Related tags: Ftc, Advertising, Marketing

Three dietary supplement marketers failed to run required "paid
advertising" disclosures immediately before product-ordering
instructions, alleges the Federal Trade Commission (FTC).

Despite an order from FTC two years ago, the marketers failed to include clear, audible, and properly placed disclosures that the programs actually were paid advertisements, reads a statement from the federal agency. The case is a further demonstration of FTC's conviction to at least appear to be going after false marketing in the nutraceutical category. By allegedly violating the original order, FTC has entered a new court order against Great American Products, Inc., Physician's Choice, Inc., and Stephen Karian that replaces the old one. "Despite the order's specific requirements on how to disclose that the programs were paid advertisements, the companies aired a number of television and radio infomercials that did not make the proper disclosures,"​ stated FTC. A statement from the FTC indicates that the new order imposes the three requirements: "The defendants must display a visual paid advertising disclosure continuously throughout the ordering instructions during television advertisements. "The defendants must broadcast a supplemental audio paid advertising disclosure simultaneously with the initial visual disclosure (in the first 30 seconds of the advertisement, for a period of at least 10 seconds), clearly and audibly, in a cadence sufficient for the ordinary consumer to hear and comprehend, and in a volume as loud or louder than the loudest statement in the advertisement.

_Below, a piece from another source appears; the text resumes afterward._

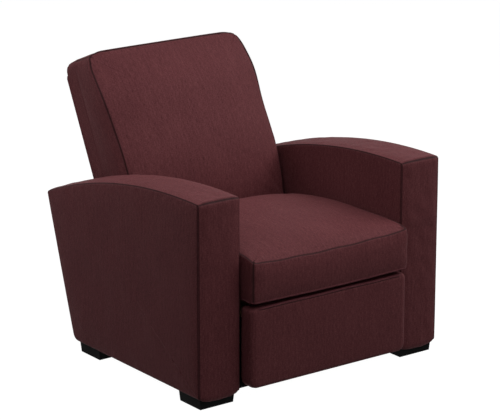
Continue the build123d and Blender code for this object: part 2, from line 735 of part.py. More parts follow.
boxes = [shape.bounding_box() for shape in pieces.values()]
front_y = min(box.min.Y for box in boxes)
rear_y = max(box.max.Y for box in boxes)
centre_shift = -(front_y + rear_y) / 2
for name, shape in pieces.items():
    export_step(Pos(0, centre_shift, 0) * shape, "parts/" + name + ".step")
print("nodes", len(pieces))
print("shift along Y", round(centre_shift, 3))
print("height", round(max(box.max.Z for box in boxes), 2), "depth", round(rear_y - front_y, 2))
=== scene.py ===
"""A push-back cinema recliner in oxblood slub cloth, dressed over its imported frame.

Read it top to bottom as a lesson: each step says what the real piece is, how it could be made
and why it is made this way here.  Everything is in metres, +Z up, and the chair faces -Y.  Left
and right, in names and in these notes, are as seen from in front of the chair."""

# %% [markdown]
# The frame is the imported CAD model. It fixes where every wooden, steel and padded piece is, and
# which body carries it, so the looks are only ever added around it. Its box is kept for the end,
# when the dressed chair is measured against it.

# %% Open the frame
import math

import bpy
import numpy as np
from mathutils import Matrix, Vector


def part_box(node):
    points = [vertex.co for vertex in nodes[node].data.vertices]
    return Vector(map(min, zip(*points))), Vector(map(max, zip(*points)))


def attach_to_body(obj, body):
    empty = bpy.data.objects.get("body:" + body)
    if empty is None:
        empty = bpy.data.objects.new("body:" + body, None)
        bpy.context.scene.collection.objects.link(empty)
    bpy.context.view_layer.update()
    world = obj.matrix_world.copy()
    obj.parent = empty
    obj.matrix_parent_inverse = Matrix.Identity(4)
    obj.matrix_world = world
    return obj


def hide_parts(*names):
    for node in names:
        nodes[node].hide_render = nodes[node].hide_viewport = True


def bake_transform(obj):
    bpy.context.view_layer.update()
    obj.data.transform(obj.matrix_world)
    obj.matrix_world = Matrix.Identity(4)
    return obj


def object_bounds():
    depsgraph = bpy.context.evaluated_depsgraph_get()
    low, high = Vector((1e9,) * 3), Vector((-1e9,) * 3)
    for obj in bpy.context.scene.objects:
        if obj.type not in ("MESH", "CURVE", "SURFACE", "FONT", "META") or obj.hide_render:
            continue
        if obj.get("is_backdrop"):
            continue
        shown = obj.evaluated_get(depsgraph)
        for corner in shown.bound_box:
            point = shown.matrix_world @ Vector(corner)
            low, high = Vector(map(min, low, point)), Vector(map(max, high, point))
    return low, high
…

The audio paid advertising disclosure for a radio advertisement must be as loud or louder than the loudest statement in the advertisement, and the defendants must make the disclosure immediately prior to ordering instructions,"​ stated FTC. The news follows similar moves by FTC to regulate marketing of dietary supplements. In October of last year FTC launched complaints against seven online sellers of alternative hormone replacement therapy (HRT) products for not backing-up their health claims. The federal agency alleged the marketers of natural progesterone creams advertised their products without supporting scientific evidence to support their claims.